The Fall Feasts come on the seventh month of the biblical calendar.  It is the month of making perfect (as symbolized in the number 7).  The month begins with the sound of the Shofar.  It is called Rosh Hoshana due to the Rabbinic teaching that the universe began on this day. It is taught in Judaism, and I think it is likely, that the blowing of the Shofar is a clarion call to get ready and fully engage and prepare for the whole month.  We do see a foreshadowing of the trumpets of the judgments in the book of Revelation.  On the 10th day, Yom Kippur is observed.  Confession of sin takes place, sin is forgiven and covered (kippur).  Of course, Yeshua, our High Priest, fulfilled the meanings and brought His own blood into the most Holy Place.  The day looks forward to the general repentance of Israel and the nations where repentance will take place and His Yom Kippur/Passover atonement will be applied more fully to the whole world.

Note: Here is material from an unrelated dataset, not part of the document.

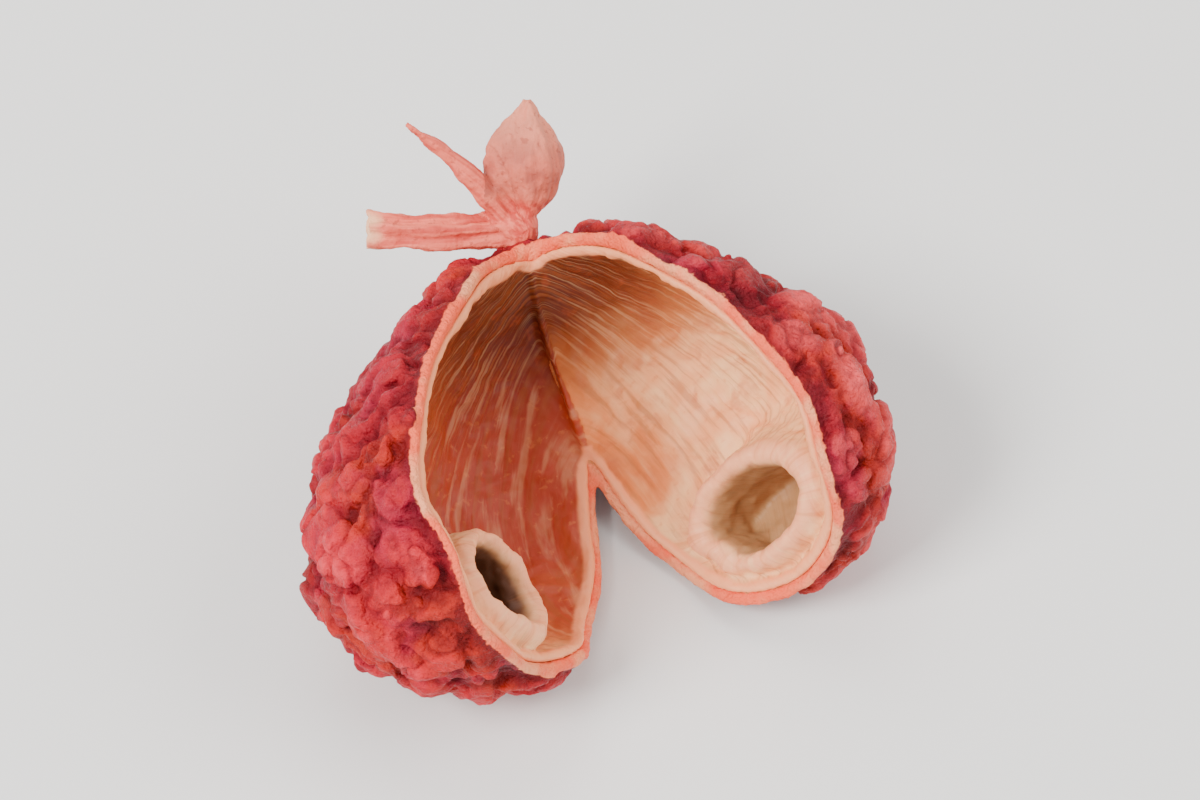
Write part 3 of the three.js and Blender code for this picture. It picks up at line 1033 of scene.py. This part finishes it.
def rindMaterial():
    look = rindLook
    material, tree = newMaterial("dried rind")
    place = addNode(tree, "ShaderNodeTexCoord", out="Object")
    wart, tone, crease, wrinkle, rim, inside = (
        addNode(tree, "ShaderNodeAttribute", out="Fac", attribute_name=name)
        for name in ("wart", "tone", "crease", "wrinkle", "rim", "inside")
    )
    patch, blush, speck, grain = (
        addNode(tree, "ShaderNodeTexNoise", {
            "Vector": place, "Scale": 1 / (look[size] * metresPerMm), "Detail": 3.0,
        })
        for size in ("patchSize", "blushSize", "speckSize", "grainSize")
    )
    bent = addNode(tree, "ShaderNodeVectorMath", {
        0: blush.node.outputs["Color"], 1: (look["pebbleBend"] * metresPerMm,) * 3, 2: place,
    }, operation="MULTIPLY_ADD")
    pebble = addNode(tree, "ShaderNodeTexVoronoi", {
        "Vector": bent, "Scale": 1 / (look["pebbleSize"] * metresPerMm),
    }, out="Distance")
    high = addNode(tree, "ShaderNodeMath", {0: wrinkle, 1: 1.2, 2: wart}, operation="MULTIPLY_ADD")
    sideways = addNode(tree, "ShaderNodeSeparateXYZ", {"Vector": place}, out="X")
    # the raised tops turn paler towards the right side
    toRight = addNode(tree, "ShaderNodeMapRange", {0: sideways, 1: 0.0, 2: look["paleFrom"] * metresPerMm})
    paleOnRightTops = addNode(tree, "ShaderNodeMath", {0: toRight, 1: high}, operation="MULTIPLY")
    ragged = addNode(tree, "ShaderNodeMath", {0: speck, 1: 0.8, 2: rim}, operation="MULTIPLY_ADD")
    onRim = addNode(tree, "ShaderNodeMapRange", {0: ragged, 1: 0.72, 2: 0.98})
    skin = coats(tree, colour(look["crimson"]), look, (
        (patch, 0.47, 0.6, 0.7, "orange"),
        (blush, 0.46, 0.6, 0.75, "rose"),
        (tone, 0.6, 0.95, 0.4, "orange"),
        # partly paler tissue and partly a painted highlight: the raised tops of the warts and wrinkles turn
        # paler coral
        (high, 0.45, 1.3, 0.75, "wartTopAndHighlight"),
        (high, 1.0, 1.5, 0.55, "palestTopAndHighlight"),
        (paleOnRightTops, 0.3, 1.5, 0.4, "paleOnRightTops"),
        (tone, 0.14, 0.08, 0.55, "darkGland"),
        # painted shade in the low places between the warts and in the drying creases
        (high, 0.55, 0.05, 0.7, "crease"),
        (crease, -0.3, -1.0, 0.4, "crease"),
        # painted shade in the fine grooves between the pebbles, where the bump sinks too
        (pebble, 0.45, 0.85, 0.26, "speck"),
        (speck, 0.6, 0.72, 0.3, "speck"),
        (inside, 0.2, 0.6, 1.0, "innerWall"),
        (onRim, 0.0, 1.0, 1.0, "rimSalmon"),
    ))
    creamy = addNode(tree, "ShaderNodeMapRange", {0: blush, 1: 0.42, 2: 0.64},
                     interpolation_type="SMOOTHSTEP")
    creamyRim = addNode(tree, "ShaderNodeMath", {0: creamy, 1: onRim}, operation="MULTIPLY")
    skin = addNode(tree, "ShaderNodeMix", {0: creamyRim, 6: skin, 7: colour(look["rimCream"])}, out=2,
                   data_type="RGBA")
    dome = addNode(tree, "ShaderNodeMath", {0: pebble, 1: 2.0}, operation="POWER")
    fine = addNode(tree, "ShaderNodeMath", {0: dome, 1: -0.7, 2: grain}, operation="MULTIPLY_ADD")
    rough = addNode(tree, "ShaderNodeMapRange", {0: speck, 1: 0.3, 2: 0.7, 3: 0.38, 4: 0.62})
    endMaterial(tree, look, fine, 0.9, {
        "Base Color": skin, "Roughness": rough, "IOR": 1.45, "Specular IOR Level": 0.18,
        "Subsurface Weight": 0.05, "Subsurface Radius": (1.0, 0.25, 0.15),
    })
    return material


# Papery lining: thin peach-cream skin with fine fibres, that lets some light through and is stained amber,
# with painted shade where it lies deep towards the stalk and inside the rolled mouths
paperLook = {
    "cream": "#f8b078",
    "pale": "#ffcc94",
    "honey": "#de8044",
    "amber": "#b54c26",
    # painted shade deep in the cups towards the stalk end
    "stalkEndShade": "#4c1404",
    "red": "#a83422",
    "olive": "#8a4e24",
    # painted shade inside the rolled mouths
    "hollow": "#a97a50",
    # deeper painted shade inside the left rolled mouth
    "dark": "#421808",
    "fibre": "#a45c30",
    "lip": "#ffa87c",
    "edge": "#ffa270",
    # sizes in millimetres
    "cloudSize": 0.5,
    "crackSize": 0.2,
    "speckSize": 0.07,
    "reliefHeight": 0.02,
    "lightDepth": 0.15,
    # as shares of the valve's width and of the mouth's
    "fibreWidth": 0.035,
    "fibreStretch": 0.1,
    "pleatWidth": 0.1,
}


def liningMaterial():
    look = paperLook
    material, tree = newMaterial("papery lining")
    at = addNode(tree, "ShaderNodeTexCoord", out="Object")
    place, across, meridian, rim, mouth, lip, stain, left, spokeX, spokeY, pleated = (
        addNode(tree, "ShaderNodeAttribute", out="Fac", attribute_name=name)
        for name in ("place", "across", "meridian", "rim", "mouth", "lip", "stain", "left",
                     "spokeX", "spokeY", "pleated")
    )
    cloud, crack, speck = (
        addNode(tree, "ShaderNodeTexNoise", {
            "Vector": at, "Scale": 1 / (look[size] * metresPerMm), "Detail": 4.0, "Distortion": 0.4,
        })
        for size in ("cloudSize", "crackSize", "speckSize")
    )
    slow = addNode(tree, "ShaderNodeMath", {0: place, 1: look["fibreStretch"]}, operation="MULTIPLY")
    lengthwise = addNode(tree, "ShaderNodeCombineXYZ", {"X": meridian, "Y": slow})
    spokes = addNode(tree, "ShaderNodeCombineXYZ", {"X": spokeX, "Y": spokeY})
    fibre, pleat = (
        addNode(tree, "ShaderNodeTexNoise", {
            "Vector": vector, "Scale": 1 / look[width], "Detail": 4.0, "Distortion": 0.2,
        })
        for vector, width in ((lengthwise, "fibreWidth"), (spokes, "pleatWidth"))
    )
    evenPleat = addNode(tree, "ShaderNodeMath", {0: pleat, 1: 0.5}, operation="SUBTRACT")
    streak = addNode(tree, "ShaderNodeMath", {0: evenPleat, 1: pleated}, operation="MULTIPLY")
    uneven = addNode(tree, "ShaderNodeMath", {0: cloud, 1: 1.3, 2: -0.65}, operation="MULTIPLY_ADD")
    blotched = addNode(tree, "ShaderNodeMath", {0: stain, 1: uneven}, operation="ADD")
    onLeft = addNode(tree, "ShaderNodeMath", {0: left, 1: across}, operation="MULTIPLY")
    toBack, toFront = (
        addNode(tree, "ShaderNodeMapRange", {0: onLeft, 1: start, 2: full}, interpolation_type="SMOOTHSTEP")
        for start, full in ((0.1, -0.6), (0.3, 0.9))
    )
    redStain, oliveStain = (
        addNode(tree, "ShaderNodeMath", {0: side, 1: stain}, operation="MULTIPLY")
        for side in (toBack, toFront)
    )
    # where the left mouth gets its deeper painted shade
    leftMouthShade = addNode(tree, "ShaderNodeMath", {0: mouth, 1: left}, operation="MULTIPLY")
    paper = coats(tree, colour(look["cream"]), look, (
        (cloud, 0.42, 0.6, 0.8, "pale"),
        (blotched, 0.1, 0.42, 0.9, "honey"),
        (blotched, 0.4, 0.85, 0.9, "amber"),
        (redStain, 0.15, 0.75, 0.75, "red"),
        (oliveStain, 0.1, 0.7, 0.7, "olive"),
        (speck, 0.58, 0.7, 0.35, "honey"),
        # painted shade, deep in the cups towards the stalk end
        (place, -0.25, -0.8, 0.92, "stalkEndShade"),
        (fibre, 0.5, 0.66, 0.45, "fibre"),
        (fibre, 0.5, 0.34, 0.22, "pale"),
        (crack, 0.56, 0.72, 0.35, "amber"),
        # painted shade inside the rolled mouths, deepest in the left one
        (mouth, 0.0, 0.8, 0.9, "hollow"),
        (leftMouthShade, 0.1, 0.8, 0.92, "dark"),
        (lip, 0.25, 0.9, 0.85, "lip"),
        (streak, 0.03, 0.18, 0.45, "honey"),
        (streak, -0.03, -0.16, 0.3, "pale"),
        (rim, 0.2, 0.8, 0.9, "edge"),
    ))
    endMaterial(tree, look, fibre, 0.5, {
        "Base Color": paper, "Roughness": 0.5, "IOR": 1.5, "Specular IOR Level": 0.3,
        "Subsurface Weight": 0.12, "Subsurface Radius": (1.0, 0.5, 0.25),
    })
    return material


# Dry stalk: matt salmon-pink bark with fine long ridges, duller on the bud and pale where it has snapped
woodLook = {
    "bark": "#cc463a",
    "paleBark": "#fa7a62",
    "budSkin": "#d26c54",
    "budTop": "#ee9476",
    "budShade": "#a24a3e",
    "speck": "#8c3024",
    "snapped": "#ffc092",
    # sizes in millimetres
    "grainSize": 0.05,
    "grainStretch": 0.12,
    "mottleSize": 0.28,
    "speckSize": 0.055,
    "fineSize": 0.03,
    "reliefHeight": 0.02,
    "lightDepth": 0.2,
}


def stalkMaterial():
    look = woodLook
    material, tree = newMaterial("dry stalk")
    at = addNode(tree, "ShaderNodeTexCoord", out="Object")
    broken, bud, budUp = (
        addNode(tree, "ShaderNodeAttribute", out="Fac", attribute_name=name)
        for name in ("broken", "bud", "budUp")
    )
    lengthwise = addNode(tree, "ShaderNodeAttribute", out="Vector", attribute_name="lengthwise")
    grain, mottle, speck, fine = (
        addNode(tree, "ShaderNodeTexNoise", {"Vector": vector, "Scale": 1 / size, "Detail": 3.0})
        for vector, size in (
            (lengthwise, look["grainSize"]),
            (at, look["mottleSize"] * metresPerMm),
            (at, look["speckSize"] * metresPerMm),
            (at, look["fineSize"] * metresPerMm),
        )
    )
    topMask = addNode(tree, "ShaderNodeMath", {0: bud, 1: budUp}, operation="MULTIPLY")
    shade = addNode(tree, "ShaderNodeMath", {0: bud, 1: mottle}, operation="MULTIPLY")
    bark = coats(tree, colour(look["bark"]), look, (
        (grain, 0.38, 0.62, 0.8, "paleBark"),
        (mottle, 0.45, 0.7, 0.4, "paleBark"),
        (bud, 0.1, 0.9, 0.8, "budSkin"),
        (shade, 0.42, 0.6, 0.65, "budShade"),
        (topMask, 0.4, 0.9, 0.6, "budTop"),
        (speck, 0.6, 0.7, 0.4, "speck"),
        (broken, 0.2, 0.9, 0.9, "snapped"),
    ))
    uneven = addNode(tree, "ShaderNodeMath", {0: grain, 1: fine}, operation="ADD")
    endMaterial(tree, look, uneven, 0.6, {
        "Base Color": bark, "Roughness": 0.62, "IOR": 1.45, "Specular IOR Level": 0.3,
        "Subsurface Weight": 0.06, "Subsurface Radius": (1.0, 0.4, 0.25),
    })
    return material


# Making the pieces and setting them on the frame, by the box of the husk there
husk = makeHusk(rindMaterial())
print("stage: husk made,", len(husk.data.polygons), "faces")
lining = makeLining(liningMaterial())
print("stage: lining made,", len(lining.data.polygons), "faces")
stalk = makeStalk(stalkMaterial())
print("stage: stalk made,", len(stalk.data.polygons), "faces")

lowest, highest = (np.array(corner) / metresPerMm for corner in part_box("husk"))
huskPoints = leanBack(coordinates(husk.data))
shift = (lowest + highest) / 2 - (huskPoints.min(axis=0) + huskPoints.max(axis=0)) / 2
shift[2] = highest[2] - huskPoints[:, 2].max()
placed = []
for piece, node, slot in (
    (husk, "husk", "husk_skin"),
    (lining, "lining", "lining_paper"),
    (stalk, "stalk", "stalk_wood"),
):
    points = leanBack(coordinates(piece.data)) + shift
    points[:, 2] = np.maximum(points[:, 2], 0)  # the lowest warts are pressed flat
    points = points * metresPerMm
    piece.data.vertices.foreach_set("co", points.ravel())
    piece.data.update()
    piece.data.shade_smooth()
    placed.append(points)
    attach(piece, "root")
    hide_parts(node)
print("stage: set on the frame, moved by", shift.round(3), "mm")

# Floor, light and camera. Distances in metres, angles in degrees, light in watts.
stageLook = {
    "floorSize": 0.6,
    "floorColour": "#e8e6e3",
    "azimuth": -24,
    "elevation": 56,
    "lens": 200,
    "sensor": 36,
    "filled": 0.76,  # the share of the picture's height that the husk takes up
    "imageShape": 1200 / 800,
    "room": 0.69,
    "softboxes": [
        {"name": "key", "azimuth": -78, "elevation": 48, "distance": 0.09, "size": 0.035, "watts": 0.121},
        {"name": "fill", "azimuth": 60, "elevation": 45, "distance": 0.12, "size": 0.09, "watts": 0.1},
        {"name": "top", "azimuth": 170, "elevation": 62, "distance": 0.1, "size": 0.06, "watts": 0.034},
    ],
}


# Pale card: smooth and matt, a little warmer than white, and dull enough for soft shadows to show
def floorMaterial():
    material, tree = newMaterial("pale card")
    shader = addNode(tree, "ShaderNodeBsdfPrincipled", {
        "Base Color": colour(stageLook["floorColour"]), "Roughness": 0.8,
    })
    addNode(tree, "ShaderNodeOutputMaterial", {"Surface": shader})
    return material


half = stageLook["floorSize"] / 2
corners = np.array([(-half, -half, 0), (half, -half, 0), (half, half, 0), (-half, half, 0)])
floor = meshObject("floor", corners, [(0, 1, 2, 3)])
floor.data.materials.append(floorMaterial())


def towards(azimuth, elevation):
    a, e = math.radians(azimuth), math.radians(elevation)
    return Vector((math.sin(a) * math.cos(e), -math.cos(a) * math.cos(e), math.sin(e)))


# The camera looks at the middle of the husk as it shows, from as far as fills the picture
view = towards(stageLook["azimuth"], stageLook["elevation"])
turned = (-view).to_track_quat("-Z", "Y")
axes = np.array([turned @ Vector(axis) for axis in ((1, 0, 0), (0, 1, 0), (0, 0, 1))])
seen = np.vstack(placed) @ axes.T
middle = (seen.min(axis=0) + seen.max(axis=0)) / 2
size = seen.max(axis=0) - seen.min(axis=0)
target = Vector(middle @ axes)
distance = size[1] * stageLook["lens"] * stageLook["imageShape"]
distance = distance / (stageLook["filled"] * stageLook["sensor"])

for box in stageLook["softboxes"]:
    light = bpy.data.lights.new(box["name"], "AREA")
    light.size = box["size"]
    light.energy = box["watts"]
    lamp = addObject(box["name"], light)
    way = towards(box["azimuth"], box["elevation"])
    lamp.location = target + way * box["distance"]
    lamp.rotation_euler = (-way).to_track_quat("-Z", "Y").to_euler()
world = bpy.data.worlds.new("soft white room")
world.use_nodes = True
world.node_tree.nodes["Background"].inputs["Color"].default_value = colour("#ffffff")
world.node_tree.nodes["Background"].inputs["Strength"].default_value = stageLook["room"]
bpy.context.scene.world = world

cameraData = bpy.data.cameras.new("camera")
cameraData.lens = stageLook["lens"]
cameraData.sensor_width = stageLook["sensor"]
cameraData.clip_start = 0.001
camera = addObject("camera", cameraData)
camera.location = target + view * distance
camera.rotation_euler = turned.to_euler()
bpy.context.scene.camera = camera
print("stage: floor, light and camera placed")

Sukkot is a festival of the final harvest of the year.   It is also the largest harvest.  We are to dwell in makeshift dwellings and remember our time in the desert before entering the promised Land.  This is to remind us that God provided in the desert and that our provision comes from Him.   However, it also looks forward to the Kingdom of God being in full manifestation on Earth.  After the last wars, the nations will enter the Kingdom of God and send representatives to the Feast, including all who battled against Israel and survived.  We are therefore commanded to rejoice during the week of the Feast.  This was the Feast in which Yeshua proclaimed himself the Light of the World.   The context may have been the candle-lighting ceremonies in the Temple.  Also, he proclaimed himself the Water of Life.  “If any man thirsts let him come to me and drink.”

The rejoicing on Sukkot would have especially been an enhanced rejoicing every seventh year, the Sabbatical Year, and the 50th year, the Jubilee Year.  First, on the Sabbatical year, all debts were canceled.  All who were indebted were given a new start. This is an amazing law.  It influenced American law so that one can declare bankruptcy and be released from debt every seventh year.  All who fell into need and debt would have a new start, a clean slate.  Also, the land was to lie fallow and be renewed.  God promised that if Israel acted in faith, the sixth-year harvest and what grew naturally would be so abundant, there would be no lack.  Such a law could only be possible by supernatural provision by faith obedience.  As a principle of agriculture, we know that land renewal is so important and fields must have fallow years.  The Feast of Sukkot therefore would produce much greater rejoicing in the sabbatical year.

The Jubilee Year was much greater than the Sabbatical Year.  Not only was debt canceled.  That happened in the 7th Sabbatical year in the cycle, the 49th year, but the 49th year led to the 50th where land was redistributed.  All who had to sell their land now received it back.  The land returns to the family owners, even if the leader of the family who lost it had died. Since in an agricultural society great wealth is in the Land, the restoration of the Land in this way precluded an ensconced class of the very rich and those who would live on the land as serfs.

Yeshua proclaimed his ministry as a time of Jubilee and his announcement in Luke 4, that his ministry would reverse circumstances for the poor, the sick, the demonized, the grieving, the imprisoned, and the abused, was an amazing announcement. It proclaimed liberty as the announcement on Yom Kippur on the Jubilee year.  “Proclaim Liberty throughout the Land” became the cry of the patriots in the American Revolutionary War and is inscribed on the Liberty Bell.  The goal of the Torah is amazing,  to see that all had provision and a store of wealth.

Alas, we are told in Jeremiah that Israel did not have faith to keep the Jubilee year. This raises other questions about economics.  The Bible allows for rich and poor in society, and gaining wealth in trade, production and more. It is not re-distributed.  But a part of the wealth is, that is the land. The great debate between the most libertarian, the progressive Democrats and the Socialists is a great debate with a huge gap of the divide. For Libertarians, income taxes are a type of stealing.  The Democrats say that the rich need to pay their fair share (which percentage is never defined and then the higher taxes end up being charged to the consumer in higher prices).  The socialists want to level wealth and income.  What a great gulf!  There is a middle ground, that the wealthy would pay for lifting the poor by providing job training, real education, and police protection so that the young would not turn to criminals for their advance.  Rather than the government doing so, I would like to see the incentives for taxes such that the rich have to give a percentage that they choose to private programs that they believe are doing the best job with real results. Corporations can do job training and then hire.  This is more productive than paying for often worthless college experiences.

At any rate, let us rejoice this Sukkot.